Environmental Impact of Municipal Solid Waste Incinerator Bottom Ash Asphalt Concrete Leachate on Surface and Groundwater

摘要

The inclusion of waste materials in mixes and fills from many industries has greatly added to the perception of highways as "linear landfills." In response to precipitation events or groundwater flow, there is a potential for leaching of the chemical constituents from highway construction and repair C&R materials and transport to adjacent surface and subsurface water bodies. Municipal solid waste incinerator bottom ash (MSWIBA) fettle residue from the incineration of urban solid wastes. In this study, MSWIBA-asphalt concrete (MSWIBA-AC) was evaluated for its potential environmental impact on surface and groundwater using a validated chemical and toxicity testing methodology. MSWIBA-AC was formulated as a standard pavement material from ash, aggregate, and asphalt binder.

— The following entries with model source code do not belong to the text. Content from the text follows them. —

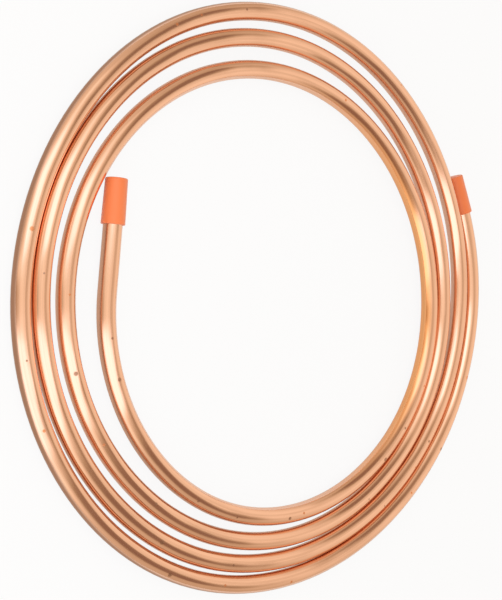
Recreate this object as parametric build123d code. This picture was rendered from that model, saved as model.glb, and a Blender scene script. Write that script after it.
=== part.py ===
from build123d import *
import os
from math import atan2, degrees

# Copper tube coil: one length of soft annealed copper tube, wound into a flat
# open spiral of about three and a half turns, with a vinyl cap pushed over each
# cut end. Millimetres, +Z up. It lies unheld on a level floor, with its overall
# box centred over the origin, and winds outwards counter-clockwise seen from above.

# Tube
TUBE_OD = 9.525
TUBE_WALL = 0.81

# Caps over the two cut ends. They taper a little towards the closed end. The tube
# stops short of that end by the same clearance that it has round its side.
CAP_RIM_WALL = 1.2
CAP_END_WALL = 0.75
CAP_LENGTH = 22.5
CAP_END_THICKNESS = 1.5
CAP_CLEARANCE = 0.05
CAP_END_ROUNDING = 0.6
CAP_RIM_ROUNDING = 0.4

# Straight stretch at each end, up to the closed end of its cap
INNER_STRAIGHT = 55.0
OUTER_STRAIGHT = 23.0

# The winding is a chain of tangent arcs, each an eighth of a turn. A spiral of
# touching turns starts at the inner bend radius and grows by one tube diameter a
# turn. Slack is what each arc's radius has on top of that, over the arc a turn
# before it, and it is what lets the turns spread apart or bunch together.
# The slack leaves the lead room, which is how far the inner straight stretch and the
# wall of its cap may run off the first turn towards the next one. Where they reach
# further, every turn is wound that much wider.
ARCS_PER_TURN = 8
LEAD_HEADING = 264.5
INNER_BEND_RADIUS = 105.0
FIRST_TURN_SLACK = (2.5, 3.5, 6.0, 0.0, 12.0, 13.5, 9.5, 5.0)
SECOND_TURN_SLACK = (7.0, 11.5, 3.5, 6.5, 7.5, -2.5, 3.0, 8.0)
THIRD_TURN_SLACK = (4.0, -1.5, 7.5, 9.5, -4.0, 2.0, 2.5, 9.0)
LAST_TURN_SLACK = (-0.5, -3.0, 5.0, 7.0)
LEAD_ROOM = 15.7

# The end arc is shorter. From the arc before it onwards the tube leans down out
# of the coil's plane, which tucks the outer cap under the turn inside it.
END_ARC_SLACK = -19.5
END_ARC_ANGLE = 23.0
TAIL_LEAN = 2.5

# Counted from the inner end, the arc whose middle rests on the floor, across the
# coil from the outer cap
RESTING_ARC = 25


def bend_radii():
    """Bend radius of every arc, from the inner end outwards."""
    lead_reach = INNER_STRAIGHT**2 / (2 * INNER_BEND_RADIUS) + CAP_CLEARANCE + CAP_RIM_WALL
    pitch = TUBE_OD + max(0, lead_reach - LEAD_ROOM)
    radii = []
    for index, slack in enumerate(FIRST_TURN_SLACK):
        radii.append(INNER_BEND_RADIUS + pitch * index / ARCS_PER_TURN + slack)
    for slack in SECOND_TURN_SLACK + THIRD_TURN_SLACK + LAST_TURN_SLACK + (END_ARC_SLACK,):
        radii.append(radii[-ARCS_PER_TURN] + pitch + slack)
    return radii


def tube_centre_line():
    """Straight and bent stretches of the tube's centre line, in order, inner end first."""
    hidden_in_cap = CAP_END_THICKNESS + CAP_CLEARANCE
    heading = Vector(1, 0).rotate(Axis.Z, LEAD_HEADING)
    stretches = [Line((0, 0), heading * (INNER_STRAIGHT - hidden_in_cap))]
    up = Vector(0, 0, 1)
    radii = bend_radii()
    end_arc = len(radii) - 1
    for index, radius in enumerate(radii):
        here = stretches[-1] @ 1
        along = stretches[-1] % 1
        if index == end_arc - 1:
            up = up.rotate(Axis((0, 0), along), -TAIL_LEAN)
        angle = END_ARC_ANGLE if index == end_arc else 360 / ARCS_PER_TURN
        bend_plane = Plane(origin=here, x_dir=along, z_dir=up)
        stretches.append(bend_plane * JernArc((0, 0), (1, 0), radius, angle))
    here = stretches[-1] @ 1
    along = stretches[-1] % 1
    stretches.append(Line(here, here + along * (OUTER_STRAIGHT - hidden_in_cap)))
    return stretches


def bent_tube(stretches):
    """The hollow tube: its ring section swept along the whole centre line."""
    path = Wire(stretches)
    cut_end = Plane(origin=path @ 0, z_dir=path % 0)
    ring = Circle(TUBE_OD / 2) - Circle(TUBE_OD / 2 - TUBE_WALL)
    return sweep(cut_end * ring, path=path).solid()


def end_cap(cut_end, into_tube):
    """A tapered cup over the tube's cut end, closed just beyond it."""
    bore_radius = TUBE_OD / 2 + CAP_CLEARANCE
    bore_floor = -CAP_CLEARANCE
    closed_end = bore_floor - CAP_END_THICKNESS
    rim = closed_end + CAP_LENGTH
    end_corner = (bore_radius + CAP_END_WALL, closed_end)
    rim_corner = (bore_radius + CAP_RIM_WALL, rim)
    wall_line = Polyline(
        (0, closed_end), end_corner, rim_corner, (bore_radius, rim),
        (bore_radius, bore_floor), (0, bore_floor), close=True,
    )
    half_section = make_face(wall_line)
    for corner, rounding in ((end_corner, CAP_END_ROUNDING), (rim_corner, CAP_RIM_ROUNDING)):
        nearest = half_section.vertices().sort_by_distance(corner)[0]
        half_section = fillet(nearest, rounding)
    cup = revolve(Plane.XZ * half_section, Axis.Z)
    return (Plane(origin=cut_end, z_dir=into_tube) * cup).solid()


def lie_on_floor(pieces, stretches):
    """Tip the coil until the outer cap and the turn across from it are level, then
    centre its box over the origin."""
    cap_bottom = TUBE_OD / 2 + CAP_CLEARANCE + CAP_END_WALL
    toe = stretches[-1] @ 1
    heel = stretches[RESTING_ARC] @ 0.5
    across = Vector(toe.X - heel.X, toe.Y - heel.Y)
    drop = (heel.Z - TUBE_OD / 2) - (toe.Z - cap_bottom)
    hinge = Axis(heel, Vector(0, 0, 1).cross(across))
    lean = degrees(atan2(drop, across.length))
    tipped = [piece.rotate(hinge, -lean) for piece in pieces]
    box = Compound(tipped).bounding_box()
    place = Location((-box.center().X, -box.center().Y, -box.min.Z))
    return [place * piece for piece in tipped]


stretches = tube_centre_line()
tube = bent_tube(stretches)
inner_cap = end_cap(stretches[0] @ 0, stretches[0] % 0)
outer_cap = end_cap(stretches[-1] @ 1, -(stretches[-1] % 1))
tube, inner_cap, outer_cap = lie_on_floor([tube, inner_cap, outer_cap], stretches)

os.makedirs("parts", exist_ok=True)
export_step(tube, "parts/copper_tube.step")
export_step(inner_cap, "parts/inner_end_cap.step")
export_step(outer_cap, "parts/outer_end_cap.step")
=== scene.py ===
from math import atan2, cos, pi, radians, sin

import bmesh
import bpy
from mathutils import Matrix, Vector


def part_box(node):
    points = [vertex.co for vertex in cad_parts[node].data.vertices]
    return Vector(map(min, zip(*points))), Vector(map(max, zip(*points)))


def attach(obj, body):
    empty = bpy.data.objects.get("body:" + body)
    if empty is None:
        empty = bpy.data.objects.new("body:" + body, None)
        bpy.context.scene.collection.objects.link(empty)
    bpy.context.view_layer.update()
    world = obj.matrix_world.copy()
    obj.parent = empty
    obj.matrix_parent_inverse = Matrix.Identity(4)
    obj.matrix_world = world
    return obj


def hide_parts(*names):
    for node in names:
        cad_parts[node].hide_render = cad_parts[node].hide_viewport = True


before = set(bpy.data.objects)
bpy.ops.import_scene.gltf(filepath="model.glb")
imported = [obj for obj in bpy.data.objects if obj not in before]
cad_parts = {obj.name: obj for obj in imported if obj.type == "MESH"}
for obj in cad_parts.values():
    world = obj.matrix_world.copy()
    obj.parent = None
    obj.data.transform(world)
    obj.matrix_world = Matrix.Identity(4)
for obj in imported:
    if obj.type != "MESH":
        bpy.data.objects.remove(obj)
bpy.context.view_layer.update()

# Camera
# It looks down on the flat coil from its left side, forty degrees off the coil's
# axis, from about three quarters of a metre, so the near turns look larger.
CAMERA_AIM = Vector((-0.0108, -0.0010, 0.0))
CAMERA_DISTANCE = 0.7525
CAMERA_TILT = radians(39.87)
CAMERA_SIDE = radians(-1.02)
CAMERA_LENS = 86.0
CAMERA_SENSOR_WIDTH = 36.0

to_camera = Vector((
    -sin(CAMERA_TILT) * cos(CAMERA_SIDE), -sin(CAMERA_TILT) * sin(CAMERA_SIDE), cos(CAMERA_TILT),
))
camera_right = Vector((0, 1, 0)).cross(to_camera).normalized()
camera_up = to_camera.cross(camera_right)
camera_data = bpy.data.cameras.new("studio_camera")
camera_data.lens = CAMERA_LENS
camera_data.sensor_width = CAMERA_SENSOR_WIDTH
camera = bpy.data.objects.new("studio_camera", camera_data)
bpy.context.collection.objects.link(camera)
camera.matrix_world = Matrix.Translation(CAMERA_AIM + CAMERA_DISTANCE * to_camera) @ Matrix(
    (camera_right, camera_up, to_camera)).transposed().to_4x4()
bpy.context.scene.camera = camera

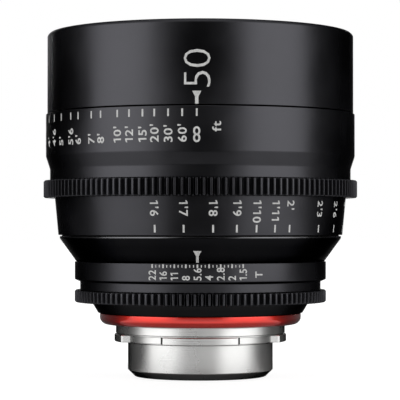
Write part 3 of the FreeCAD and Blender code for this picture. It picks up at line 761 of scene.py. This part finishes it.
def mount_profile(edge):
    """The mount's section where its flange reaches to the radius edge, with broken corners."""
    groove_top = NECK_START + GROOVE_HEIGHT
    return [
        (TUBE_BORE, 0.3), (TUBE_BORE + 0.3, 0),
        (CHAMFER_RADIUS, 0), (CHAMFER_RADIUS + 0.25, 0.1),
        (TUBE_RADIUS - 0.1, CHAMFER_TOP - 0.2), (TUBE_RADIUS, CHAMFER_TOP),
        (TUBE_RADIUS, FLANGE_SEAT - RELIEF_DEPTH - 0.15),
        (RELIEF_RADIUS, FLANGE_SEAT - RELIEF_DEPTH), (RELIEF_RADIUS, FLANGE_SEAT),
        (edge - 0.18, FLANGE_SEAT), (edge, FLANGE_SEAT + 0.18),
        (edge, NECK_START - 0.25), (edge - 0.25, NECK_START),
        (GROOVE_RADIUS, NECK_START), (GROOVE_RADIUS, groove_top),
        (NECK_RADIUS, groove_top + 0.25),
        (NECK_RADIUS, HUB_LOW), (TUBE_BORE, HUB_LOW),
    ]


def mount_piece(material):
    """The mount: tube, winged flange with the locating notch, and neck."""
    columns = [mount_profile(flange_edge(360 * step / MOUNT_STEPS)) for step in range(MOUNT_STEPS)]
    rings = [[polar(math.tau * step / MOUNT_STEPS, *corner) for step, corner in enumerate(row)]
             for row in zip(*columns)]
    mesh = closed_mesh("lens_mount_shell", rings)
    mesh.shade_smooth()
    mesh.set_sharp_from_angle(angle=math.radians(20))
    piece = place("lens_mount_shell", mesh)
    assign(piece, material)
    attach(piece, "housing")
    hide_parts("lens_mount")


def barrel_piece(material):
    """The main barrel as in the frame, with its sharp edges broken."""
    piece = frame["nodes"]["main_barrel"]
    assign(piece, material)
    weld = piece.modifiers.new("weld", "WELD")
    weld.merge_threshold = 0.002 * MM
    bevel = piece.modifiers.new("edges", "BEVEL")
    bevel.width = 0.15 * MM
    bevel.segments = 2
    bevel.limit_method = "ANGLE"
    bevel.angle_limit = math.radians(30)
    bevel.harden_normals = True


# The studio. Lengths are in metres, and azimuth 0 is the camera's side.

CAMERA_DISTANCE = 0.700
CAMERA_HEIGHT = 0.0550
CAMERA_AIM = 0.06548
CAMERA_SIDE = -0.00013
FOCAL_PIXELS = 1873
IMAGE_PIXELS = 400
SENSOR_WIDTH = 36

LIT_HEIGHT = 0.065
# Name, azimuth, elevation, distance, width, height, and power in watts.
LIGHTS = (
    ("left_light", -60, 8, 1.0, 0.90, 0.8, 5.0),
    ("right_light", 57, 8, 1.0, 0.90, 0.8, 5.0),
    ("rear_left_light", -150, 25, 1.3, 0.3, 0.9, 4),
    ("rear_right_light", 140, 25, 1.3, 0.3, 0.9, 4),
)

# Cards: name, first and last azimuth, (radius, height) of the profile, and tone.
FRONT_CARD = ((0.118, 0.028), (0.36, 0.0004), (1.7, 0.0004), (1.7, 1.2))
SIDE_CARD = ((0.03, 0.0004), (1.7, 0.0004), (1.7, 1.2))
CARDS = (
    ("front_card", -24, 24, FRONT_CARD, 0.02),
    ("left_card", -165, -84, SIDE_CARD, 0.10),
    ("right_card", 84, 165, SIDE_CARD, 0.10),
)
CARD_STEPS = 12

FILL_STRENGTH = 0.4
FLOOR_SIZE = 6.0
FLOOR_DROP = 0.0002
FLOOR_TONE = 0.86
FLOOR_GLOW = 1.22
# The share of the glow that the camera sees, and the radii between which mirrors begin to see it;
# nearer the axis this is painted shade.
GLOW_SEEN = 0.72
GLOW_START, GLOW_FULL = 0.055, 0.080
MATT = 0.9


def camera():
    """The photograph's view: near, and a little below the lens's middle."""
    data = bpy.data.cameras.new("camera")
    data.lens = SENSOR_WIDTH * FOCAL_PIXELS / IMAGE_PIXELS
    data.sensor_width = SENSOR_WIDTH
    data.clip_start = 0.05
    holder = place("camera", data)
    holder.location = (CAMERA_SIDE, -CAMERA_DISTANCE, CAMERA_HEIGHT)
    look = Vector((CAMERA_SIDE, 0, CAMERA_AIM)) - holder.location
    holder.rotation_euler = look.to_track_quat("-Z", "Y").to_euler()
    bpy.context.scene.camera = holder


def soft_light(name, azimuth, elevation, distance, width, height, power):
    """A wide soft light aimed at the middle of the lens."""
    data = bpy.data.lights.new(name, "AREA")
    data.shape = "RECTANGLE"
    data.size, data.size_y = width, height
    data.energy = power
    holder = place(name, data)
    a, e = math.radians(azimuth), math.radians(elevation)
    away = Vector((math.sin(a) * math.cos(e), -math.cos(a) * math.cos(e), math.sin(e)))
    holder.location = Vector((0, 0, LIT_HEIGHT)) + away * distance
    holder.rotation_euler = away.to_track_quat("Z", "Y").to_euler()


def dark_card(name, first, last, profile, tone):
    """A dark card that follows a profile round part of the studio, for mirrored rays only."""
    verts = []
    for radius, z in profile:
        for step in range(CARD_STEPS + 1):
            a = math.radians(first + (last - first) * step / CARD_STEPS)
            verts.append((radius * math.sin(a), -radius * math.cos(a), z))
    count = CARD_STEPS + 1
    mesh = bpy.data.meshes.new(name)
    mesh.from_pydata(verts, [], [(row * count + i, row * count + i + 1,
                                  (row + 1) * count + i + 1, (row + 1) * count + i)
                                 for row in range(len(profile) - 1) for i in range(CARD_STEPS)])
    piece = place(name, mesh)
    material, _, shader = material_nodes(name)
    shader.inputs["Base Color"].default_value = (tone, tone, tone, 1)
    shader.inputs["Roughness"].default_value = MATT
    piece.data.materials.append(material)
    piece.visible_camera = False
    piece.visible_diffuse = False
    piece.visible_shadow = False


def shown_rays(tree):
    """A share for the camera's rays, and one for those, mirrored rays and refracted ones."""
    path = node(tree, "ShaderNodeLightPath")
    straight = path.outputs["Is Camera Ray"]
    seen = maths(tree, "MAXIMUM", straight, path.outputs["Is Glossy Ray"])
    return straight, maths(tree, "MAXIMUM", seen, path.outputs["Is Transmission Ray"])


def world():
    """White where it is seen, mirrored or shines through, and a plain grey fill elsewhere."""
    made = bpy.data.worlds.new("studio")
    made.use_nodes = True
    tree = made.node_tree
    background = tree.nodes["Background"]
    _, shown = shown_rays(tree)
    background.inputs["Color"].default_value = (1, 1, 1, 1)
    tree.links.new(spread(tree, shown, FILL_STRENGTH, 1.0), background.inputs["Strength"])
    bpy.context.scene.world = made


def floor():
    """A pale floor that shows nearly white and keeps the lens's shadow."""
    mesh = bpy.data.meshes.new("floor")
    mesh.from_pydata([(x * FLOOR_SIZE, y * FLOOR_SIZE, 0)
                      for x, y in ((-1, -1), (1, -1), (1, 1), (-1, 1))], [], [(0, 1, 2, 3)])
    piece = place("floor", mesh)
    material, tree, shader = material_nodes("pale_floor")
    shader.inputs["Base Color"].default_value = (FLOOR_TONE, FLOOR_TONE, FLOOR_TONE, 1)
    shader.inputs["Roughness"].default_value = MATT
    straight, shown = shown_rays(tree)
    # Painted shade: towards the axis the glow fades out between GLOW_FULL and GLOW_START, so
    # mirrored rays see the floor round the lens darker, a ring standing in for the lens's shadow.
    away = node(tree, "ShaderNodeVectorMath", {0: spot(tree)}, operation="LENGTH")
    clear = spread(tree, away.outputs["Value"], 0.0, 1.0, GLOW_START, GLOW_FULL)
    lit = maths(tree, "MAXIMUM", clear, maths(tree, "MULTIPLY", straight, GLOW_SEEN))
    glow = node(tree, "ShaderNodeEmission", {"Color": (1, 1, 1, 1), "Strength": FLOOR_GLOW})
    both = node(tree, "ShaderNodeMixShader", {0: maths(tree, "MULTIPLY", shown, lit),
                                              1: shader.outputs[0], 2: glow.outputs[0]})
    tree.links.new(both.outputs[0], tree.nodes["Material Output"].inputs["Surface"])
    piece.data.materials.append(material)
    piece.location.z = -FLOOR_DROP


bpy.context.scene.view_settings.view_transform = "Standard"
camera()
world()
floor()
for light in LIGHTS:
    soft_light(*light)
for card in CARDS:
    dark_card(*card)

black = metal("black_anodised", dark=(0.0350, 0.0348, 0.0382), light=(0.0424, 0.0422, 0.0465),
              roughness=0.33, grain=0.25, lines=0.12, tint=EDGE_TINT)
# Painted shade: the cover gets a darker black than the rings' anodising, standing in for the shade
# on its downward-sloping taper.
painted_shade_cover_black = metal("black_cover_painted_shade", dark=(0.0150, 0.0150, 0.0156), light=(0.0185, 0.0185, 0.0195),
                    roughness=0.33, grain=0.25, lines=0.12, tint=EDGE_TINT)
gloss_black = barrel_black()
felt = felt_black()
red = anodised_red()
steel_material = steel()
white_paint = paint("white_paint", (0.62, 0.62, 0.61))
dark_steel = metal("blackened_steel", dark=(0.05, 0.05, 0.055), light=(0.08, 0.08, 0.085),
                   roughness=0.3, grain=0.1, lines=0.1)
bronze = metal("turned_bronze", dark=(0.45, 0.30, 0.13), light=(0.55, 0.38, 0.18),
               roughness=0.35, grain=0.1, lines=0.3, tint=(1, 1, 1))
coated = glass()

SLOT_MATERIALS = {
    "black_anodised": black, "red_anodised": red, "stainless": steel_material,
    "coated_glass": coated, "shoe_brass": bronze, "blade_steel": dark_steel,
}
for row in frame["record"]["subparts"]:
    assign(frame["nodes"][row["node"]], SLOT_MATERIALS[row["material_slot"]])

front_piece(black)
focus_piece(black)
iris_piece(black)
hub_piece(painted_shade_cover_black)
red_piece(red)
seal_piece(felt)
barrel_piece(gloss_black)
mount_piece(steel_material)

upper_marks, lower_marks = focus_marks()
near_index = index_mark(2.8, 0.9, CONE_LOW + 0.15, 47.0)
far_index = index_mark(3.0, 0.9, 47.2, 50.9)
front_index = index_mark(3.1, 1.15, FRONT_LOW + 0.15, 102.2)
focal_length = text_faces("50", *FOCAL_TEXT, weight=-0.016, gap=0.09)
MARKS = (
    ("distance_marks_upper", "focus_ring", upper_marks, upper_surface),
    ("distance_marks_lower", "focus_ring", lower_marks, lower_surface),
    ("iris_marks_near", "iris_ring", iris_marks(INDEX_AZIMUTH), iris_surface),
    ("iris_marks_far", "iris_ring", iris_marks(FAR_AZIMUTH), iris_surface),
    ("cone_index_near", "housing", [(INDEX_AZIMUTH, near_index)], cone_surface),
    ("cone_index_far", "housing", [(FAR_AZIMUTH, far_index)], cone_surface),
    ("front_index", "housing", [(INDEX_AZIMUTH, front_index)], front_surface),
    ("focal_length_mark", "housing", [(INDEX_AZIMUTH, focal_length)], front_surface),
)
for mark_name, body, outlines, surface in MARKS:
    piece = wrapped(mark_name, outlines, surface)
    assign(piece, white_paint)
    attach(piece, body)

MSWIBA-AC leachate contained a mixture of organic compounds (Total Organic Carbon [TOC] ≈ 10 mg/L) but only one potentially toxic metallic contaminant (Al). MSWIBA-AC leachates exhibited very high aquatic toxicity. The toxicity in MSWIBA-AC leachate was completely removed by soil sorption and was not reduced by photolysis. Reduction of toxicity in the volatilization test was promoted by the aeration of the leachate, which decreased pH to near neutrality and resulted in precipitation of Al as Al(OH)_3. In the biodegradation experiment, after adjusting the leachate pH to 7 with a buffer solution, Al was precipitated and no toxicity was observed. It was concluded that Al is the primary toxicant in MSWIBA-AC leachate due to its high initial solubility in the leachate. The results, confirmed by gas chromatography/mass spectrometry analysis, showed that the organic compounds in the MSWIBA-AC leachate were nontoxic or not known to be toxic. Toxic contaminants in MSWIBA-AC leachate thus can be removed either by soil sorption or by adjusting the environmental conditions such as pH, and should not be transported into nearby soils and groundwater.